La vicenda del puzzle dell’Uomo Vitruviano, che ha visto prevalere di fronte al Tribunale ordinario di Venezia nel 2022 le Gallerie dell’Accademia, ove l’originale dell’opera è conservata, non si è conclusa con tale pronuncia. Il giudice della Serenissima aveva, tra le altre cose, condannato Ravensburger a pagare un contributo per ogni riproduzione dell’Uomo Vitruviano sui suoi puzzle, sia in Italia che all’estero, richiamando all’uopo un principio di diritto internazionale privato, secondo cui il Codice dei beni culturali e del paesaggio avrebbe un’applicazione anche oltre i confini del territorio in quanto norma di applicazione necessaria.

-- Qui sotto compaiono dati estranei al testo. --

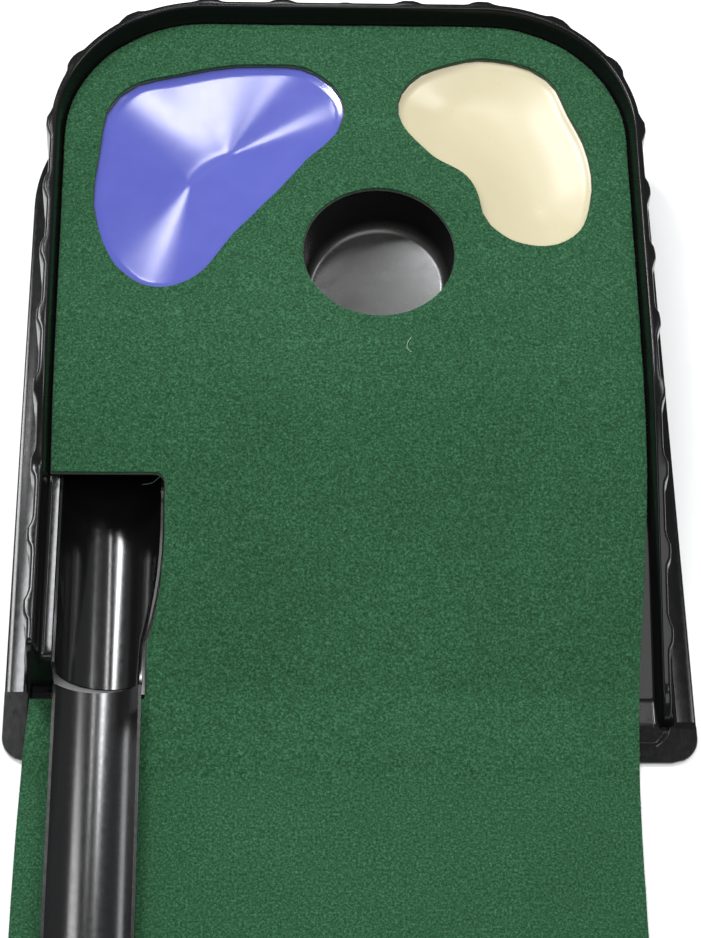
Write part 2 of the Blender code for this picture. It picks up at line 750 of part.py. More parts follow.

Su questa base, il Ministero della Cultura italiano ha chiesto a Ravensburger Gmbh, società capogruppo con sede legale in Germania, di corrispondere quanto dovuto. E’ arrivata la risposta negativa della Corte di Strasburgo, la quale ha contestato in toto la tesi del Tribunale di Venezia, ribadendo il principio di territorialità della normativa italiana, che necessariamente limita l’applicazione del Codice dei beni culturali e del paesaggio entro i confini del nostro paese.
Un’interpretazione che sembra assai più in linea con i nuovi assetti proprietari in materia di beni culturali, ove è prevalente una estesa politica di Open Access, che secondo la nostra Corte dei Conti rappresenta un potenziale economico notevole, da sfruttare.